#### [DATA]
════════════════

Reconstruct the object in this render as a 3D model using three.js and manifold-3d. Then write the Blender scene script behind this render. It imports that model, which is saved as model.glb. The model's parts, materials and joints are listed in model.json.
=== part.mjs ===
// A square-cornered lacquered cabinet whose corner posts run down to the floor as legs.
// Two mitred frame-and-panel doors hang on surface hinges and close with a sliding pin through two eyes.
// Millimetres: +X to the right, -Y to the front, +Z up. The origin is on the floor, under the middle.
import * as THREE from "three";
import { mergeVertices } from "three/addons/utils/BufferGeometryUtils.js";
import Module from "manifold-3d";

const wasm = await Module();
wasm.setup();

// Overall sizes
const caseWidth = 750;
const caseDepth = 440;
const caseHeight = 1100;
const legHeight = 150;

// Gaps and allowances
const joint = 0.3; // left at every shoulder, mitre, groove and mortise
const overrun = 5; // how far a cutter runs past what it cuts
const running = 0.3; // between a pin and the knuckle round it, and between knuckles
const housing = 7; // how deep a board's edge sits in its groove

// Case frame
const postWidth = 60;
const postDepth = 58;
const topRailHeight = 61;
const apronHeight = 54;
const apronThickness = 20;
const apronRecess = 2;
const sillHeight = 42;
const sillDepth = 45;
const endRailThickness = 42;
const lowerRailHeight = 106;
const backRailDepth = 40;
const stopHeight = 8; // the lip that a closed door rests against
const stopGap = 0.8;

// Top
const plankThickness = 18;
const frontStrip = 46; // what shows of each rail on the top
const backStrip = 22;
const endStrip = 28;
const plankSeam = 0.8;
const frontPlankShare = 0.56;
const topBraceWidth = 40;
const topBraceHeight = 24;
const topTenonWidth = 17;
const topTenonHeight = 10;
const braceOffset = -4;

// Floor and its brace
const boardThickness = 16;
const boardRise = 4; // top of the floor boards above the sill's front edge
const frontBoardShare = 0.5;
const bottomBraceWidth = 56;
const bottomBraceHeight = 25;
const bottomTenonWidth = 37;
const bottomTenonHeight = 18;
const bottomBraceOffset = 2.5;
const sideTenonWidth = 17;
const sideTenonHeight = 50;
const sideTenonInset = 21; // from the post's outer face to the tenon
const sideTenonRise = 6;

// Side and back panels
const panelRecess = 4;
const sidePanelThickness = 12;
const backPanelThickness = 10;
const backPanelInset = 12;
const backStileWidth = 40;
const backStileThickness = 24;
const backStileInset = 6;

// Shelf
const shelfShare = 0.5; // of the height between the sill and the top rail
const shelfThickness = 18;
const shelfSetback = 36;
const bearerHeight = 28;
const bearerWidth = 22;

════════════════

Extract all lines as given.

#### [TASK SOLUTION]
Reconstruct the object in this render as a 3D model using three.js and manifold-3d. Then write the Blender scene script behind this render. It imports that model, which is saved as model.glb. The model's parts, materials and joints are listed in model.json.
=== part.mjs ===
// A square-cornered lacquered cabinet whose corner posts run down to the floor as legs.
// Two mitred frame-and-panel doors hang on surface hinges and close with a sliding pin through two eyes.
// Millimetres: +X to the right, -Y to the front, +Z up. The origin is on the floor, under the middle.
import * as THREE from "three";
import { mergeVertices } from "three/addons/utils/BufferGeometryUtils.js";
import Module from "manifold-3d";

const wasm = await Module();
wasm.setup();

// Overall sizes
const caseWidth = 750;
const caseDepth = 440;
const caseHeight = 1100;
const legHeight = 150;

// Gaps and allowances
const joint = 0.3; // left at every shoulder, mitre, groove and mortise
const overrun = 5; // how far a cutter runs past what it cuts
const running = 0.3; // between a pin and the knuckle round it, and between knuckles
const housing = 7; // how deep a board's edge sits in its groove

// Case frame
const postWidth = 60;
const postDepth = 58;
const topRailHeight = 61;
const apronHeight = 54;
const apronThickness = 20;
const apronRecess = 2;
const sillHeight = 42;
const sillDepth = 45;
const endRailThickness = 42;
const lowerRailHeight = 106;
const backRailDepth = 40;
const stopHeight = 8; // the lip that a closed door rests against
const stopGap = 0.8;

// Top
const plankThickness = 18;
const frontStrip = 46; // what shows of each rail on the top
const backStrip = 22;
const endStrip = 28;
const plankSeam = 0.8;
const frontPlankShare = 0.56;
const topBraceWidth = 40;
const topBraceHeight = 24;
const topTenonWidth = 17;
const topTenonHeight = 10;
const braceOffset = -4;

// Floor and its brace
const boardThickness = 16;
const boardRise = 4; // top of the floor boards above the sill's front edge
const frontBoardShare = 0.5;
const bottomBraceWidth = 56;
const bottomBraceHeight = 25;
const bottomTenonWidth = 37;
const bottomTenonHeight = 18;
const bottomBraceOffset = 2.5;
const sideTenonWidth = 17;
const sideTenonHeight = 50;
const sideTenonInset = 21; // from the post's outer face to the tenon
const sideTenonRise = 6;

// Side and back panels
const panelRecess = 4;
const sidePanelThickness = 12;
const backPanelThickness = 10;
const backPanelInset = 12;
const backStileWidth = 40;
const backStileThickness = 24;
const backStileInset = 6;

// Shelf
const shelfShare = 0.5; // of the height between the sill and the top rail
const shelfThickness = 18;
const shelfSetback = 36;
const bearerHeight = 28;
const bearerWidth = 22;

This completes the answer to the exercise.